Assuming you can do fundamental arithemetic operations, you might look
at this stuff for the other functions:http://www.netlib.org/cephes/128bdoc.html
PS. here's a picture if this will help:
http://img507.imageshack.us/img507/3120/fractalprogramdebugtestka8.png
The left picture, done with the 128-bit mantissa (should be able
to go down to a maximum resolution of ~10^-39, but the magnification
factor is only 10^31...) looks strange. When the precision runs out
with ordinary "doubles" or similar we either get a single color or it
becomes pixelated like blowing up a bitmap too far (quantization
error).
But the picture on the left looks like the static from your TV tuned
to a
dead channel (although patterned somewhat and with the center
line (zero imaginary component) bright).
The one on the right shows the same calculation done with a 160-bit
mantissa (5 dwords and should go down to near 10^-49. Mag. factor is
still 10^31.). That is what it is _supposed_ to look like.

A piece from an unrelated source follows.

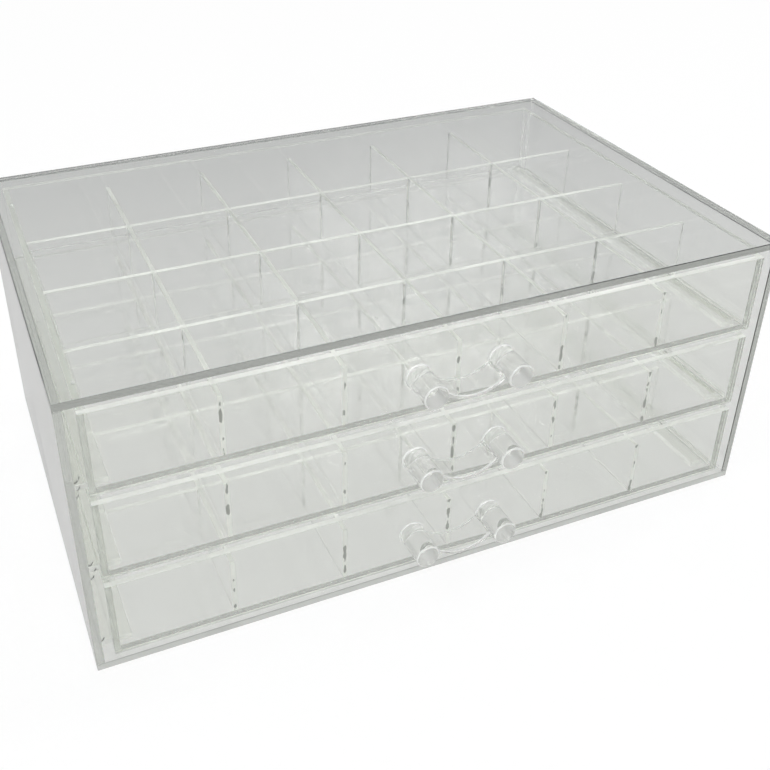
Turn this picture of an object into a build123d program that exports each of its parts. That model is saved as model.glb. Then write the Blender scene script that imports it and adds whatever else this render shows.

What could be the problem? I'd thought of several things but none
of them seemed to be it. I thought about the decimal converter but
that doesn't seem to make sense since it's only used once to convert
the coordinates input to the program -- if it screws up you'll just
see a different part of the fractal, not this. It seems that my
arithmetic routines aren't squeezing all the precision they could
out of the numbers (otherwise it would quantize when you hit the
limit)
What sort of error could do this and how exactly could I test for it?
Take your number library and feed it to Paranoia. There is a version
in here for 100 digit math:
http://www.moshier.net/qlib.zip
You should be able to generalize it.
You could also take one of the classic versions and change the
fundamental types, if you have a drop-in replacement number class.
I guess that it will tell you what is wrong with it.
.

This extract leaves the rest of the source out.